Grassroots media has played a big part in previous campaigns against state repression. In the 1990s, the Trafalgar Square Defence Campaign and others published their own newsletters in support of those facing repression after people rioted against Margaret Thatcher’s Poll Tax. Local alternative media newsletters also played a big part in spreading a radical perspective during the 1990s movement against the 1994 Criminal Justice Act. Perhaps the most famous was SCHnews – or Squatted Court House News – a collective that formed during an occupation of the old court building in Brighton. SCHnews kept on running for 20 years. The transnational movement against globalisation – which kicked off in earnest with 1999’s battle of Seattle – triggered the creation of decentralised Indymedia collectives that provided an autonomous space for people to post their own news.
We need to create our own media
Grassroots alternative media has suffered a serious blow with the advent of social media. Social media platforms provide a space that is accessible, but which is tightly controlled by big corporations. For example, Instagram – which is owned by Facebook – ‘shadowbans‘ accounts sharing radical content.
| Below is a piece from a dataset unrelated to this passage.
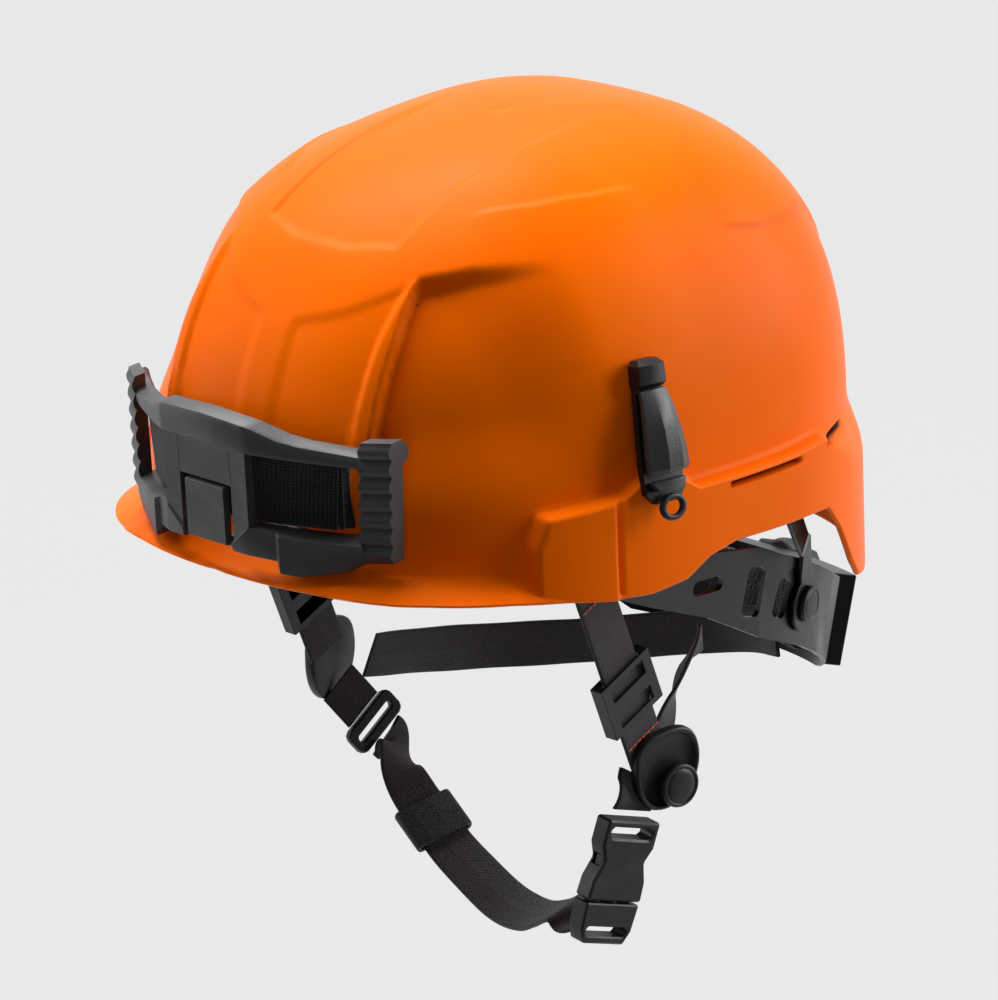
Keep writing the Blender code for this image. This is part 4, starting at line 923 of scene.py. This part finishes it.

This means that radical voices are actively deprioritised. Shadowbanning has been used recently to silence Palestinian voices calling out Israel’s colonial policies. We need to be thinking about ways we can work round this to ensure our content is reaching people.
If we want to ensure that there is a space for truly radical voices, we need to cultivate and grow a truly radical media to counteract the state narrative. This is an essential part of building our autonomy and ability to defend our communities against the state’s narrative.